COLLECTED MATERIAL:
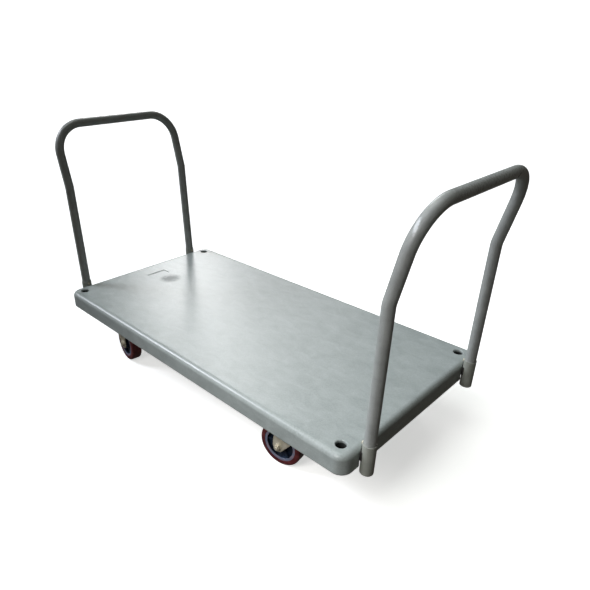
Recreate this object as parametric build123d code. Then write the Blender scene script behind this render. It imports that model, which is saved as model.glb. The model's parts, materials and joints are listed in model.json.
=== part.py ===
from build123d import *
from math import atan2, cos, degrees, hypot, pi, radians, sin, sqrt
import os

# Flatbed platform truck with a push handle at each end, in millimetres.
# X runs along the deck, Y across it, Z up. The origin is on the floor, midway
# between the wheels. "front" is the -Y side, "left" is the -X end.

# Deck: a moulded polymer tray, open underneath
deck_length = 1500
deck_width = 750
deck_depth = 68
deck_skin = 8
deck_wall = 9
deck_plan_radius = 39
deck_top_round = 18
deck_bottom_round = 7
stake_hole_radius = 16
stake_hole_inset = 46.5
stake_boss_wall = 6
stake_chamfer = 2
rib_thickness = 5
rib_depth = 24
rib_pitch = 92
label_length = 45
label_width = 92
label_from_end = 98
label_corner = 3
label_sink = 2

# Steel frame under the deck
rail_width = 36
rail_height = 30
rail_wall = 2.5
rail_clearance = 0.5
rail_seat_margin = 3
rail_seat = 5
cross_member_width = 30
caster_pad_length = 150
caster_pad_width = 126
caster_pad_thickness = 6
frame_clearance = 2

# Push handles and their sockets
tube_diameter = 35
tube_wall = 2.5
handle_from_side = 88.3
handle_overhang = 17.2
handle_lean = 2.5
kink_height = 435
kink_reach = 50.6
handle_height = 681
kink_radius = 90
corner_radius = 116
plug_lip = 3
plug_depth = 14
plug_edge = 1
socket_wall = 2.2
socket_play = 0.3
socket_above_deck = 14
socket_below_deck = 17
socket_stop_thickness = 4
socket_stop_recess = 2
socket_groove_gap = 2.5
socket_block = 16
socket_rim_round = 0.6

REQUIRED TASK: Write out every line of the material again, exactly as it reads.

EXERCISE SOLUTION:
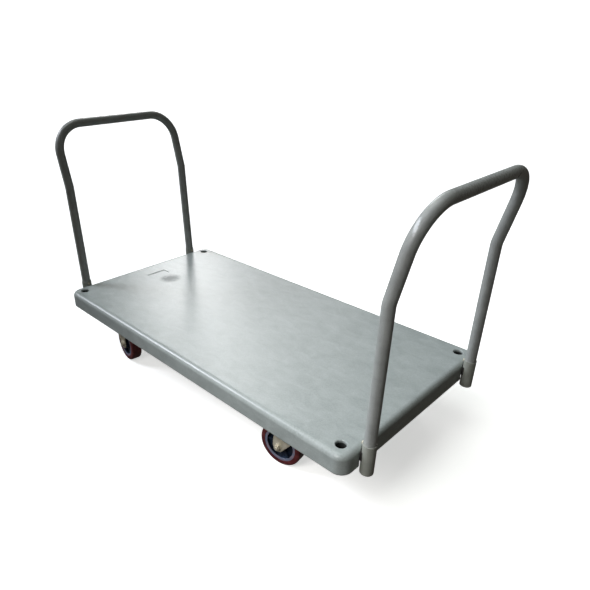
Recreate this object as parametric build123d code. Then write the Blender scene script behind this render. It imports that model, which is saved as model.glb. The model's parts, materials and joints are listed in model.json.
=== part.py ===
from build123d import *
from math import atan2, cos, degrees, hypot, pi, radians, sin, sqrt
import os

# Flatbed platform truck with a push handle at each end, in millimetres.
# X runs along the deck, Y across it, Z up. The origin is on the floor, midway
# between the wheels. "front" is the -Y side, "left" is the -X end.

# Deck: a moulded polymer tray, open underneath
deck_length = 1500
deck_width = 750
deck_depth = 68
deck_skin = 8
deck_wall = 9
deck_plan_radius = 39
deck_top_round = 18
deck_bottom_round = 7
stake_hole_radius = 16
stake_hole_inset = 46.5
stake_boss_wall = 6
stake_chamfer = 2
rib_thickness = 5
rib_depth = 24
rib_pitch = 92
label_length = 45
label_width = 92
label_from_end = 98
label_corner = 3
label_sink = 2

# Steel frame under the deck
rail_width = 36
rail_height = 30
rail_wall = 2.5
rail_clearance = 0.5
rail_seat_margin = 3
rail_seat = 5
cross_member_width = 30
caster_pad_length = 150
caster_pad_width = 126
caster_pad_thickness = 6
frame_clearance = 2

# Push handles and their sockets
tube_diameter = 35
tube_wall = 2.5
handle_from_side = 88.3
handle_overhang = 17.2
handle_lean = 2.5
kink_height = 435
kink_reach = 50.6
handle_height = 681
kink_radius = 90
corner_radius = 116
plug_lip = 3
plug_depth = 14
plug_edge = 1
socket_wall = 2.2
socket_play = 0.3
socket_above_deck = 14
socket_below_deck = 17
socket_stop_thickness = 4
socket_stop_recess = 2
socket_groove_gap = 2.5
socket_block = 16
socket_rim_round = 0.6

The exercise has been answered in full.